* [Task prompt] Write out exactly the lines from the line with "room = min(1.0, (INNER_NECK_RADIUS" through the line with "before = set(bpy.data.objects)", including both, and nothing more.

* [Supplied material]
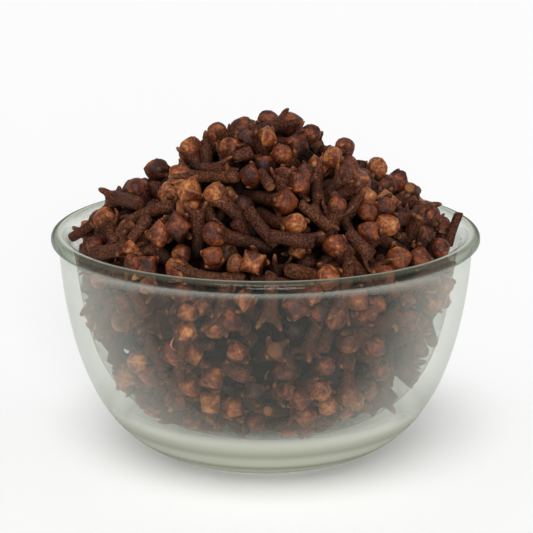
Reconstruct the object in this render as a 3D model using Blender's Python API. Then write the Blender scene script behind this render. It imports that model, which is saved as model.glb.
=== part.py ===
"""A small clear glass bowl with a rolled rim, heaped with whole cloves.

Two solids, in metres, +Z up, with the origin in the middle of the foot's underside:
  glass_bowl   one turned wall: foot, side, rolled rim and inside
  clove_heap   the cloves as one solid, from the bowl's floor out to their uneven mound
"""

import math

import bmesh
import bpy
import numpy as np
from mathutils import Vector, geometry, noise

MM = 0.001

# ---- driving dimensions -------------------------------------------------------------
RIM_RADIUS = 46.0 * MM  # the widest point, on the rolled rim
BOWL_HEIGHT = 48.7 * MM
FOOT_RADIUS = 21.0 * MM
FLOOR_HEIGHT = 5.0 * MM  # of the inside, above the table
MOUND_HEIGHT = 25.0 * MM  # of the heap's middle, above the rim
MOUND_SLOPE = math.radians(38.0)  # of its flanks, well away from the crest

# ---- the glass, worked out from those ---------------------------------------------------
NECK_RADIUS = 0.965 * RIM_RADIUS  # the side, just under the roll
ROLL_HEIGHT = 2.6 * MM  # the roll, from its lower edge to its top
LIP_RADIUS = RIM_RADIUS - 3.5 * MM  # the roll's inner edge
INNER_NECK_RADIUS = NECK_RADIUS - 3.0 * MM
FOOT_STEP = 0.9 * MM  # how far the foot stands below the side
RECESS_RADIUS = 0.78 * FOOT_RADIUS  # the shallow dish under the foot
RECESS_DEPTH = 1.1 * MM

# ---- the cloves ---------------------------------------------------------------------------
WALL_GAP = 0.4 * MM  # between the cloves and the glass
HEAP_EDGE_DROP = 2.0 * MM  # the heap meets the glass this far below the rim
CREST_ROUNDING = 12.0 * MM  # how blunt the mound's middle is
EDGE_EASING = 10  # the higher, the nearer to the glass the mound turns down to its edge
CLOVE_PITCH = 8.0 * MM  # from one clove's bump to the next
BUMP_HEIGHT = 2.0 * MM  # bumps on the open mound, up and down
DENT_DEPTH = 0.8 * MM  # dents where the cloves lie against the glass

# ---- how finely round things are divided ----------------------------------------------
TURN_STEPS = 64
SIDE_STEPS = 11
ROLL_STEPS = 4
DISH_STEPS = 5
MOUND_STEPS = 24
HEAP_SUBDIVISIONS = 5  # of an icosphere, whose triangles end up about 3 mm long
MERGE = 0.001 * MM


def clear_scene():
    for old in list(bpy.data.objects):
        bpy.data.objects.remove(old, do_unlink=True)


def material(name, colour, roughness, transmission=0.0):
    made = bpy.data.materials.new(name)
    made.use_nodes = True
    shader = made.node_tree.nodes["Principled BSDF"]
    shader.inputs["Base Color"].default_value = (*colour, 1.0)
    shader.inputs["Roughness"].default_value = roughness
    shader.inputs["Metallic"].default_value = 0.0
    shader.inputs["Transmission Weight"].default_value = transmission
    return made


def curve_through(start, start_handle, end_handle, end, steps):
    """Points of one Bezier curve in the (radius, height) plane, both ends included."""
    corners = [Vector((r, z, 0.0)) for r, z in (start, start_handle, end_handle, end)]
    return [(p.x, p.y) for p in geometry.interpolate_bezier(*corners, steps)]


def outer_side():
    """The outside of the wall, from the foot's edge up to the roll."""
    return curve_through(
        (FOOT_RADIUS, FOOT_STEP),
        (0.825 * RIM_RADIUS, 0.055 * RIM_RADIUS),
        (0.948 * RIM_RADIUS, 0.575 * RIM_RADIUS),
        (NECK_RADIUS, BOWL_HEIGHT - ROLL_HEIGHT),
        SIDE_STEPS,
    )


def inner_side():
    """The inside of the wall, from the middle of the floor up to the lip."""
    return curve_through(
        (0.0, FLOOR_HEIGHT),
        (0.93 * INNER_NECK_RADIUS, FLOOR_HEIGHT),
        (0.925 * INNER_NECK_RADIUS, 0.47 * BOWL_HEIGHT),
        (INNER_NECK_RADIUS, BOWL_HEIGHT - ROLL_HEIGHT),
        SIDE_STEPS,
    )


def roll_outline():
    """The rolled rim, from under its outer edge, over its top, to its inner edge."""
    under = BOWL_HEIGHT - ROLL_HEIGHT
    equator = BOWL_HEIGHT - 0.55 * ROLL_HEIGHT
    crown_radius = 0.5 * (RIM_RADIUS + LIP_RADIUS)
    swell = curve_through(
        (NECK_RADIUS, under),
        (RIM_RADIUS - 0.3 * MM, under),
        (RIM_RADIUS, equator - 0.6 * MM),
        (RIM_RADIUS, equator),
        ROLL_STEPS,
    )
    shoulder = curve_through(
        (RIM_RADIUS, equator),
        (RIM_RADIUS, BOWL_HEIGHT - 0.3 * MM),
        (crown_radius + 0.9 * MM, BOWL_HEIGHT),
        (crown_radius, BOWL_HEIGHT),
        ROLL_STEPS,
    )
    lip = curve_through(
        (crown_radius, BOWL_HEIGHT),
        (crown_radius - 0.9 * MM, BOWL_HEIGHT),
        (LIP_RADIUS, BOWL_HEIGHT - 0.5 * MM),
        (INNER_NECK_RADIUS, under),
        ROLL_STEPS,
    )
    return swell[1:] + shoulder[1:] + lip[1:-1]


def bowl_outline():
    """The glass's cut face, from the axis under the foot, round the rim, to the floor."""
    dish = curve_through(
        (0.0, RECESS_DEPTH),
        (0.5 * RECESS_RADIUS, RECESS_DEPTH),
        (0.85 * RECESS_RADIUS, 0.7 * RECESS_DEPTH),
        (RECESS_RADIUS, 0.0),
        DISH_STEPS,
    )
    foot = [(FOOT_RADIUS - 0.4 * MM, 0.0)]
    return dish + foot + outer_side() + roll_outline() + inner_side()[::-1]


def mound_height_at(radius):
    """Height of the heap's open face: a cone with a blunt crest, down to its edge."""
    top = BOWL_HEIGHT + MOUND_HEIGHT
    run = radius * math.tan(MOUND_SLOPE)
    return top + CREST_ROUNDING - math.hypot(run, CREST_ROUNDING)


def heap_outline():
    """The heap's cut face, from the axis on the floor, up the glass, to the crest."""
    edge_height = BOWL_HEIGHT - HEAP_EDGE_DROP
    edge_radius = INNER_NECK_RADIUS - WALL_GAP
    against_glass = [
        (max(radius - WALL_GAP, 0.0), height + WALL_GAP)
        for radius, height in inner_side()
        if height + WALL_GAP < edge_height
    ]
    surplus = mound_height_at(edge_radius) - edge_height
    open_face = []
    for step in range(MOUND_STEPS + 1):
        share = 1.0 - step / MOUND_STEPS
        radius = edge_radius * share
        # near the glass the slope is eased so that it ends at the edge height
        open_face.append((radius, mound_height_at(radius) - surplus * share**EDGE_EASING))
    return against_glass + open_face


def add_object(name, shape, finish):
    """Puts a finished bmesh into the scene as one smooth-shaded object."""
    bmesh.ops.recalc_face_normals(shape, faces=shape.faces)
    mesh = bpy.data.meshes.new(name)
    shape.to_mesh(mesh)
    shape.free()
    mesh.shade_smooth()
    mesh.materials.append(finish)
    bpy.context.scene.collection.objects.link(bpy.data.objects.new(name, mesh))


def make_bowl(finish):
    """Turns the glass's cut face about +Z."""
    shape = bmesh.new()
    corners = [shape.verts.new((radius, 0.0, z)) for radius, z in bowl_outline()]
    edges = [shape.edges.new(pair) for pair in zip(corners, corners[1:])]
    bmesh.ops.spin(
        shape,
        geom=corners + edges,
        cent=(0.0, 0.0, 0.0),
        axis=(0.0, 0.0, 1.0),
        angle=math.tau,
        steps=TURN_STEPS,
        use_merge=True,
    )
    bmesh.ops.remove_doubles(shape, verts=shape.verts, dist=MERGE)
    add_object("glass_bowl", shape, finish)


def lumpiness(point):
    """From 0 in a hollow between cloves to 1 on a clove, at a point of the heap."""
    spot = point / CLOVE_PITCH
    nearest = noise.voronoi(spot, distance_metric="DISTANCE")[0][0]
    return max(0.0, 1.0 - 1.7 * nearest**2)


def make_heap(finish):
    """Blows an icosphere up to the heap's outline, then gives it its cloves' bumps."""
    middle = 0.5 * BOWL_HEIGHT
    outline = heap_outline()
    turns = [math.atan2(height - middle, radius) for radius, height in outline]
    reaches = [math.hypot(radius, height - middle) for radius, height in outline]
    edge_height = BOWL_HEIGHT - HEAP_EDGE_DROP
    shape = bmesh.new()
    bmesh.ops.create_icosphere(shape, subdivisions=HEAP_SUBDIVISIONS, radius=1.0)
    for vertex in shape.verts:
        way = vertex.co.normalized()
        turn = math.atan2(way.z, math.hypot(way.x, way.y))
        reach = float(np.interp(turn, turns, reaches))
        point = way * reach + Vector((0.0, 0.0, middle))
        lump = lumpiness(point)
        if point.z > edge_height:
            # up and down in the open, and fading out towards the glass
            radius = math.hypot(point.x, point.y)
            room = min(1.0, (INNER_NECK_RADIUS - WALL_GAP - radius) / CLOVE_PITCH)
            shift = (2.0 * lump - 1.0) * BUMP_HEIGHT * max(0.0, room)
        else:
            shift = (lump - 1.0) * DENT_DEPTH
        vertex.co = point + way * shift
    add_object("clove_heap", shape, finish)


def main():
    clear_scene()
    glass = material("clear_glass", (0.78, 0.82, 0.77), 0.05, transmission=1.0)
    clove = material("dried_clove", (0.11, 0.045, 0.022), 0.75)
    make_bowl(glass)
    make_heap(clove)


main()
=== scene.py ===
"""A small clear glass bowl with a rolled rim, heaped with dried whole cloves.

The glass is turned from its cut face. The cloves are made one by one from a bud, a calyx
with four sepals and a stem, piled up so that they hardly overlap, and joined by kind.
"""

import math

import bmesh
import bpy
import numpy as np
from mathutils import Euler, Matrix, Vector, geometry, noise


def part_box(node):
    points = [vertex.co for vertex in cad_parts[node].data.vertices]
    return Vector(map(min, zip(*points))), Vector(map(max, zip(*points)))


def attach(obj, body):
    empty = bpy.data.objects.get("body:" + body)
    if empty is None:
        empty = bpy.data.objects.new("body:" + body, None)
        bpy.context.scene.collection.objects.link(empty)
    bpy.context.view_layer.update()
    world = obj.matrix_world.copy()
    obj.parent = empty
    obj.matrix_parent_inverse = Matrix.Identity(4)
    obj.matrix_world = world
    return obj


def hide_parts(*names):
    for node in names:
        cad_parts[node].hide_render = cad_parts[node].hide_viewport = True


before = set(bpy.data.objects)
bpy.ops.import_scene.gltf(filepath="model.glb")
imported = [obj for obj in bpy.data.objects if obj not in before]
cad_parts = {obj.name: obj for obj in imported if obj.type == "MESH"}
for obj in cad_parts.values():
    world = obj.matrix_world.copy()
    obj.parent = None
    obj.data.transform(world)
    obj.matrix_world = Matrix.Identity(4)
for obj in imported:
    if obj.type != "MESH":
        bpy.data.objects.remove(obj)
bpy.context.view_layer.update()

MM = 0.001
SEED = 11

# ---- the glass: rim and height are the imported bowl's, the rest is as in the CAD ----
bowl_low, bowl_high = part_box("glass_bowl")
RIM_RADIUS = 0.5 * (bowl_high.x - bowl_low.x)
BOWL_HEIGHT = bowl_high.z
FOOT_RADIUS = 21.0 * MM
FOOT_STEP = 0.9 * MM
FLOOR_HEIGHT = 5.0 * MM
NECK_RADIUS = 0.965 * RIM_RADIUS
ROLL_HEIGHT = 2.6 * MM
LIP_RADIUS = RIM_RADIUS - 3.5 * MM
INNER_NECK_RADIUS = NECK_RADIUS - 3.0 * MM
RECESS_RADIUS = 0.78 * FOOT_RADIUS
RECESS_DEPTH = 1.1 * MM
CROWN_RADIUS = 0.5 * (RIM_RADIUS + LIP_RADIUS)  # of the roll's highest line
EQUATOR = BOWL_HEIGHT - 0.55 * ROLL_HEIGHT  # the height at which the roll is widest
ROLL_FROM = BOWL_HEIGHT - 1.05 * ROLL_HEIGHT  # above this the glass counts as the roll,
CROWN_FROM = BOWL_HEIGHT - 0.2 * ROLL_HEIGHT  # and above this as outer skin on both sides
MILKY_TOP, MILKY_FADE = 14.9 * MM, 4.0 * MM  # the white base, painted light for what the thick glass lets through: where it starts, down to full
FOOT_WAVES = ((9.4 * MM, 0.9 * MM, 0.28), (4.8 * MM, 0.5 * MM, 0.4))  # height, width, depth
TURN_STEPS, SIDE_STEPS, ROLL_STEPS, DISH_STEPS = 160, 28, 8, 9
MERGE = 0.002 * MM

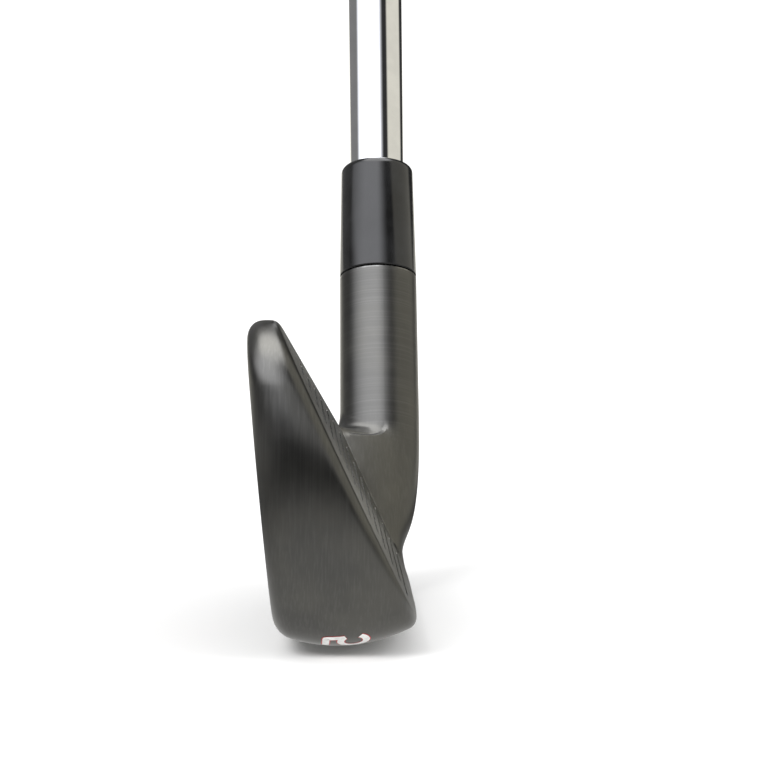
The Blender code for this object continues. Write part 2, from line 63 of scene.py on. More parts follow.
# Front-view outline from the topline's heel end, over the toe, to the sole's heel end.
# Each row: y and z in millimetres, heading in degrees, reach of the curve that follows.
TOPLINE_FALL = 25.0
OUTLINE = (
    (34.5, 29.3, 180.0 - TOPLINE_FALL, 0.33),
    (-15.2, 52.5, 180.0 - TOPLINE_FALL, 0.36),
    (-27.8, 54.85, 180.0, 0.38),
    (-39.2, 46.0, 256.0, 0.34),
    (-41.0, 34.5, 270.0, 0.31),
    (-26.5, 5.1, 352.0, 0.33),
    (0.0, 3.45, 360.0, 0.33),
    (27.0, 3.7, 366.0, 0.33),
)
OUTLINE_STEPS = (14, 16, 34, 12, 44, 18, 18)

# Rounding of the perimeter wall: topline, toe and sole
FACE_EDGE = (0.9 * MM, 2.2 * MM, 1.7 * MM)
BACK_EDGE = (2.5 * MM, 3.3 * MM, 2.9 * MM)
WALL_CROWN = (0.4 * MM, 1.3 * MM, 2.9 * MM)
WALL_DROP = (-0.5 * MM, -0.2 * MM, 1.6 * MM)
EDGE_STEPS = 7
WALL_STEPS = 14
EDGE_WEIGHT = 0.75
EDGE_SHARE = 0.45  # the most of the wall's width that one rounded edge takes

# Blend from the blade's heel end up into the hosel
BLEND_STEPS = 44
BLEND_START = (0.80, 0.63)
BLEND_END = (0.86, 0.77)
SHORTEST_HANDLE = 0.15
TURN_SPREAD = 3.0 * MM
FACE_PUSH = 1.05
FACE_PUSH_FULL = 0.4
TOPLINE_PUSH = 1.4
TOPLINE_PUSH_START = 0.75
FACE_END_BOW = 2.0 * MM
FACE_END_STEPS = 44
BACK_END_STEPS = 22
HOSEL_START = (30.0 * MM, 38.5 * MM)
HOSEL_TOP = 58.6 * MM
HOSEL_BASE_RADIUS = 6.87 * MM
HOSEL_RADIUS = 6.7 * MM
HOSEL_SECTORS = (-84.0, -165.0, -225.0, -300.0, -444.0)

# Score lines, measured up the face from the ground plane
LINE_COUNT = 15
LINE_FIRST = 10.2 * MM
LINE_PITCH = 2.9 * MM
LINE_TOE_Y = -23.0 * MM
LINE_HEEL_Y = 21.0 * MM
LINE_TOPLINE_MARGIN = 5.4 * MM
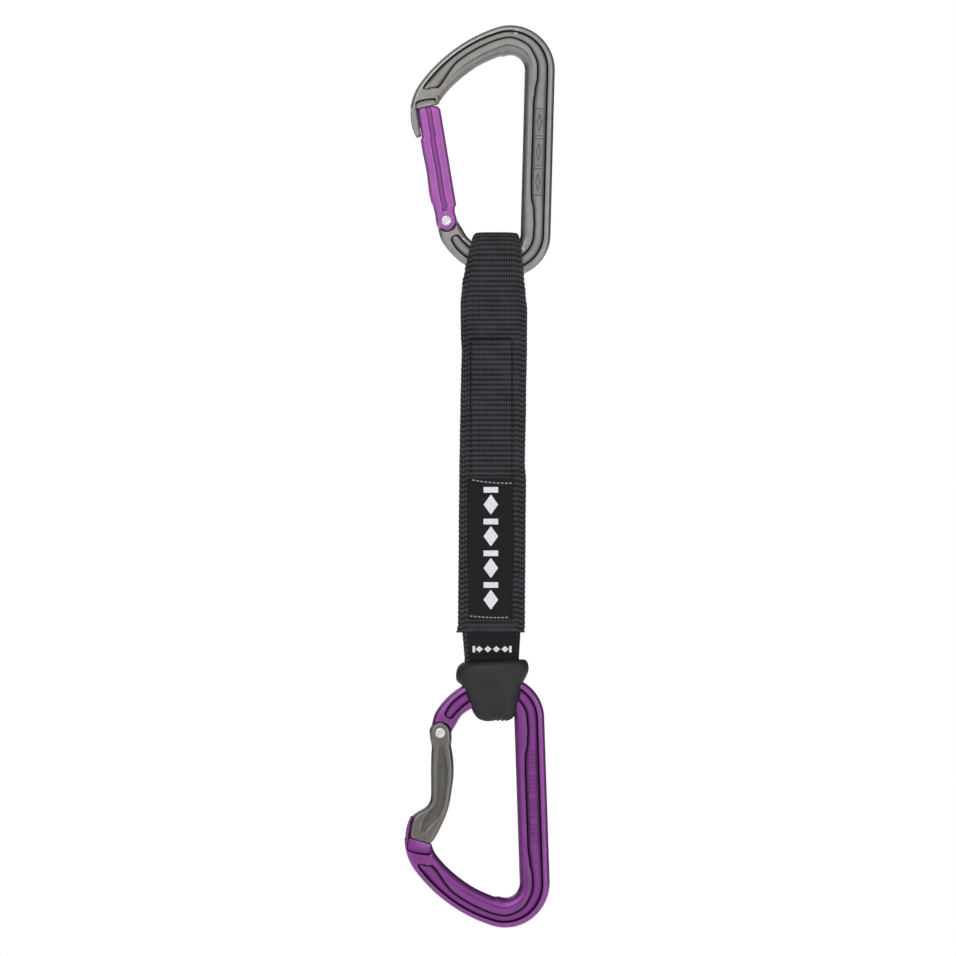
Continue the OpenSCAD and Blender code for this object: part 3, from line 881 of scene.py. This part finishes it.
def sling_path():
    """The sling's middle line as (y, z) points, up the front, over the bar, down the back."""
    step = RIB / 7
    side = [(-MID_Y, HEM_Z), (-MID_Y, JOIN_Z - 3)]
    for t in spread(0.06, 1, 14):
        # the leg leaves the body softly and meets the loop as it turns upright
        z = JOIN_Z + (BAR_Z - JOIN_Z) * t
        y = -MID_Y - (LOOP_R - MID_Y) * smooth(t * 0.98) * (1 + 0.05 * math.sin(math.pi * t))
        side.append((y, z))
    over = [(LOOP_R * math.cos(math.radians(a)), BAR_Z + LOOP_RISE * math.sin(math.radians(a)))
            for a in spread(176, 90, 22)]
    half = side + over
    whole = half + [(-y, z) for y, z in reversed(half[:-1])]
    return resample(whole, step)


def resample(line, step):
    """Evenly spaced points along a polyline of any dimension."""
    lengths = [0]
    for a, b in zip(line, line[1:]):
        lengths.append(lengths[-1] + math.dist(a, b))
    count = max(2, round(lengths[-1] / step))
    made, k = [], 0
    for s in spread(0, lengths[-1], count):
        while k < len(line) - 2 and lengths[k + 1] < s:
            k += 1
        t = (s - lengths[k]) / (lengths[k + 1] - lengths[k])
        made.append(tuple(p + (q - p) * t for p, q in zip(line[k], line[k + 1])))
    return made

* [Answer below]
            room = min(1.0, (INNER_NECK_RADIUS - WALL_GAP - radius) / CLOVE_PITCH)
            shift = (2.0 * lump - 1.0) * BUMP_HEIGHT * max(0.0, room)
        else:
            shift = (lump - 1.0) * DENT_DEPTH
        vertex.co = point + way * shift
    add_object("clove_heap", shape, finish)


def main():
    clear_scene()
    glass = material("clear_glass", (0.78, 0.82, 0.77), 0.05, transmission=1.0)
    clove = material("dried_clove", (0.11, 0.045, 0.022), 0.75)
    make_bowl(glass)
    make_heap(clove)


main()
=== scene.py ===
"""A small clear glass bowl with a rolled rim, heaped with dried whole cloves.

The glass is turned from its cut face. The cloves are made one by one from a bud, a calyx
with four sepals and a stem, piled up so that they hardly overlap, and joined by kind.
"""

import math

import bmesh
import bpy
import numpy as np
from mathutils import Euler, Matrix, Vector, geometry, noise


def part_box(node):
    points = [vertex.co for vertex in cad_parts[node].data.vertices]
    return Vector(map(min, zip(*points))), Vector(map(max, zip(*points)))


def attach(obj, body):
    empty = bpy.data.objects.get("body:" + body)
    if empty is None:
        empty = bpy.data.objects.new("body:" + body, None)
        bpy.context.scene.collection.objects.link(empty)
    bpy.context.view_layer.update()
    world = obj.matrix_world.copy()
    obj.parent = empty
    obj.matrix_parent_inverse = Matrix.Identity(4)
    obj.matrix_world = world
    return obj


def hide_parts(*names):
    for node in names:
        cad_parts[node].hide_render = cad_parts[node].hide_viewport = True


before = set(bpy.data.objects)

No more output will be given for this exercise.